The way those evaluations are presently being built, he says, doesn’t really work. And a big part of that is because the people with the real valuable data about how to run a good classroom—the teachers themselves—aren’t getting help turning those insights into great, software-based tools that can help their peers make improvements.

It shouldn’t be a surprise that this isn’t happening, Katzman says: “Data is only used, exclusively, to fire them. You’re asking people who the gun is pointing at to design the gun.”

If the equation was flipped, and administrators had leeway to more easily fire the one or two worst-performing teachers, the good quality teachers could be an invaluable source of data about how classrooms perform, he says.

There are still plenty of complications for would-be education entrepreneurs, Katzman says. And the money people are a big part of that.

Traditional venture investors are still getting acclimated to the different dynamics in the education sector, he says—companies in the industry will take a longer time to develop, and their sale opportunities are typically going to be smaller than a blockbuster consumer Internet play, Katzman says.

That means entrepreneurs have to find the right VCs if they are looking for institutional investment, and also have to target people early in their funds, who might not mind waiting out a long-developing education bet.

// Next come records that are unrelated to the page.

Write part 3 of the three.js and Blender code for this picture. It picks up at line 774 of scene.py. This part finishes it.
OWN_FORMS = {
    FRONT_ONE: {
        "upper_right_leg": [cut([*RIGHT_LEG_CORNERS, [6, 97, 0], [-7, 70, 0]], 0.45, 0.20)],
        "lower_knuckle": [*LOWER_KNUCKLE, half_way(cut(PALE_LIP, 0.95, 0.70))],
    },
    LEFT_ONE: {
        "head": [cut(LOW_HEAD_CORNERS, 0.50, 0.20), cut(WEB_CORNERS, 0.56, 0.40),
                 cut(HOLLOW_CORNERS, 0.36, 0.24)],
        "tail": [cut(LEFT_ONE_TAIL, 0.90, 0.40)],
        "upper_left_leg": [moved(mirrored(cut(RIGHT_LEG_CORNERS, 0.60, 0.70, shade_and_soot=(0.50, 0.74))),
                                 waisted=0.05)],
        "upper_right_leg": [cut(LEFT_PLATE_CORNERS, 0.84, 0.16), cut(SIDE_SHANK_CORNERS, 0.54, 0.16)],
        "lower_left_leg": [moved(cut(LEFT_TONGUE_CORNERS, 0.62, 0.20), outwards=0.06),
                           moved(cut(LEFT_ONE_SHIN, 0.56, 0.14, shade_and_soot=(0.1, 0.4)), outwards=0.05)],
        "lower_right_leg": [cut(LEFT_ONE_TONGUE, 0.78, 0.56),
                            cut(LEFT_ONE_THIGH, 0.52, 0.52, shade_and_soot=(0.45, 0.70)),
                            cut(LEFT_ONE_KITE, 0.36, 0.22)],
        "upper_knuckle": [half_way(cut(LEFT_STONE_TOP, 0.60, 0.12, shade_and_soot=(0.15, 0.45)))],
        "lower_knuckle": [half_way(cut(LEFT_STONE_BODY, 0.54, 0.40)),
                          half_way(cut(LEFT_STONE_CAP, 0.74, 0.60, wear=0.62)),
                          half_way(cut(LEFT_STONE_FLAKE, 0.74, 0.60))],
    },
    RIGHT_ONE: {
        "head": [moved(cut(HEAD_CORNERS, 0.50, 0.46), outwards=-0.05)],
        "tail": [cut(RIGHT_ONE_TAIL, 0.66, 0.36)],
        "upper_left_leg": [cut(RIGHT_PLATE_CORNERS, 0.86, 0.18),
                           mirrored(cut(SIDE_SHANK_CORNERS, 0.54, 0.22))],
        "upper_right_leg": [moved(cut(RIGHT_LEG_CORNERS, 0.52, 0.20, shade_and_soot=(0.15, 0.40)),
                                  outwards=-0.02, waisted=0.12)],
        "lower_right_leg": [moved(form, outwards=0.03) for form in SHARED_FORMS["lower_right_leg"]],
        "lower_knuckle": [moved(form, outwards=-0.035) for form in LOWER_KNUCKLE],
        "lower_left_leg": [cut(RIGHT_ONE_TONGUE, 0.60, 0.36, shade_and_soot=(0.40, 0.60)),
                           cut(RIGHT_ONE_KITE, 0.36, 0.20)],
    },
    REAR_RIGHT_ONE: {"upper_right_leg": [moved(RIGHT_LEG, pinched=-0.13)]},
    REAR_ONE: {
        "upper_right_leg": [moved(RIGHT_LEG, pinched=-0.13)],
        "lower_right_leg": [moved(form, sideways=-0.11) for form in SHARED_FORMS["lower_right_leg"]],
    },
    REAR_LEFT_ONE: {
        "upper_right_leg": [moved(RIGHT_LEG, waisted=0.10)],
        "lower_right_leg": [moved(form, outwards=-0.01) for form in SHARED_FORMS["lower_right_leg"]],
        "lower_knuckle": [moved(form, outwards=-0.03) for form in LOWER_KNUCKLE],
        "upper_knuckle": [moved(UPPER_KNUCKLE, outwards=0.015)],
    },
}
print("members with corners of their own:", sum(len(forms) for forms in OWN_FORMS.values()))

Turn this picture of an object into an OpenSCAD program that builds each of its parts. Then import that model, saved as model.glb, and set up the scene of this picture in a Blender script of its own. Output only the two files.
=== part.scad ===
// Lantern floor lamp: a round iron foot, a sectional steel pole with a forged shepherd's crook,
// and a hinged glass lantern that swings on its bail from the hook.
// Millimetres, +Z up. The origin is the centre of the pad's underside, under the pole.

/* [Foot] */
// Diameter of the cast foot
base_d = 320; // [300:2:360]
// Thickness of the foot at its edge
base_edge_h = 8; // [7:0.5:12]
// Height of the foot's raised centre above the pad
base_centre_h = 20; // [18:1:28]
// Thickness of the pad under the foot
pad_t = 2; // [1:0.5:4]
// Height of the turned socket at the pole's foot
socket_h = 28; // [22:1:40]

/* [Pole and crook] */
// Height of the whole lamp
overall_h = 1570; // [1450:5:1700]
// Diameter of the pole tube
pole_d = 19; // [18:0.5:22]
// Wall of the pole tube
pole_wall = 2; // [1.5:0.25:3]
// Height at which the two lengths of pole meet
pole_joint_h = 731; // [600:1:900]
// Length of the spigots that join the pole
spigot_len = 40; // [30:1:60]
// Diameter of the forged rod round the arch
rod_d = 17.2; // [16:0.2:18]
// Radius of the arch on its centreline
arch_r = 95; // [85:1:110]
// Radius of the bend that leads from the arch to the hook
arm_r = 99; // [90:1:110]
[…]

The public markets also aren’t the best place for an education company, Katzman says, because the scrutiny is just too intense. On one hand, you have the education establishment that is very skeptical of attempts to change its model. On the other are Wall Street analysts who, if they’re doing their jobs right, will attempt to ferret out any weaknesses in a company’s product or business model.

“That tension of doing your business in total transparency, with a built-in jeering section, I think is headwind for any education company,” he says.

But those caveats shouldn’t necessarily scare off all education entrepreneurs and investors—Katzman says it’s still “a target-rich environment.”

“The people you’re competing with are either idiots, or … are going through their day with handcuffs on,” he says. “There is good business to be had here, and good social good to be had here. It’s just with some limitations.”